In the fourth quarter, the Fever shot 80% from the field and Catchings was a big part of that, both scoring and setting up scoring plays (even without getting an assist).
However, while Catchings has been a MVP candidate in the past because, like Bird, she's accounted for so much of her team's production, the continued development of center Jessica Davenport was vital to beating the Storm.
Fever statistical MVP: Davenport beat the Storm inside and outside
Davenport was another major part of the Fever's fourth quarter effort that put the game away and while she finished with a team-high 15 points, along with 7 rebounds, game-high 4 blocks, and team-high tying 3 assists, how she got her points was more impressive.

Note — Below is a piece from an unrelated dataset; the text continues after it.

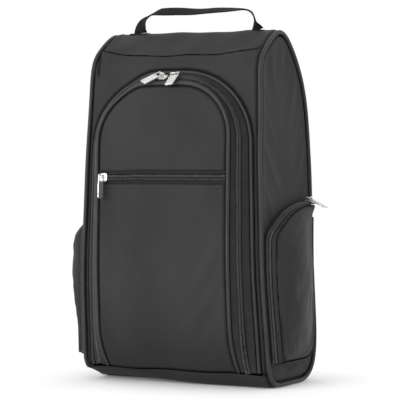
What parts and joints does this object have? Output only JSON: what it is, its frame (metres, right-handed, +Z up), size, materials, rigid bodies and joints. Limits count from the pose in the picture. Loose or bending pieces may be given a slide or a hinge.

She wasn't just scoring from the low post, where she definitely had a size advantage over the Storm frontcourt - it was drives from the wings and low post as well as a few mid-range shots. And with everything else flowing for the Fever, her all-around game was simply too much for a Storm team that is still trying to establish a consistent rhythm.
Could post defense be a problem for the Storm without Jackson? Possibly. But a game like their loss to Indiana shows that the team has problems that were both present with Jackson this season or have little to do with Jackson.
That just wasn't a particularly good basketball performance, by any standard.
Perhaps what's most frustrating is that we're not used to seeing this from this collection of players the Storm have. But the reason to remain optimistic about their improvement is that these are all correctable errors and there's still plenty of time left.